A French drain consists of a ditch that’s covered by a permeable fabric on the inside and has a perforated pipe passing through it. It’s then covered with rocks, soil and grass. 

The drain is located in the part of the yard where runoff from the driveway and other areas of the yard flows towards. Water from around the trench gets into the pipe, where it’s then redirected elsewhere. 

A French drain can help with heavy runoff from a driveway. It can also prevent your yard from flooding or getting soggy.

Which Is The Best Driveway Drainage?

The best solution among all the ones we’ve discussed above depends on your particular situation. But I recommend picking at least 2-3. Having multiple drainage solutions ensures none of them gets overloaded or is unable to cope with particularly heavy rainfall. 

Regardless of what type of driveway you have, make sure it’s graded properly and has a permeable base. From there, you can add a channel drain, a swale or use permeable pavers to further help with drainage.

On relatively flat driveways or driveways with a gentle gradient, a permeable material such as gravel or permeable pavers is usually enough to deal with drainage. You don’t need to dig trenches. 

Driveways on steep slopes usually have heavy runoff. In such a case, even permeable pavers or asphalt may not be enough to absorb all that water. 

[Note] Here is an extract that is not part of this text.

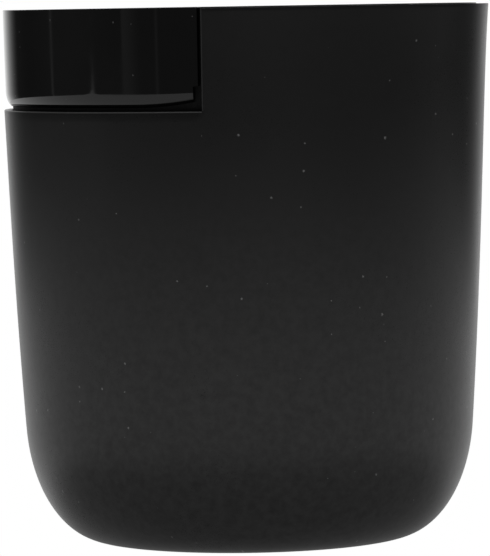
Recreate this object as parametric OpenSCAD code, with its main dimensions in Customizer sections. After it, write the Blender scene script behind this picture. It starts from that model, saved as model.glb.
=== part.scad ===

That’s where channel drains, French drains and swales come in handy. 

Whether you are building a driveway or looking to fix a driveway with poor drainage, I recommend talking to a professional about the best drainage options for your situation. 

2 thoughts on “Do Driveways Need Drainage?”

  1. I’ve just bought a house, and I notice that there are puddles on the driveway right by the walls of the house. What should I do about it?

  2. Sorry to be the bearer of expensive news, but you really should get your driveway professionally removed and replaced. Inadequate drainage like this can cause all sorts of issues with damp in your house, as well as the driveway itself. Get in touch with a driveway specialist as soon as you can.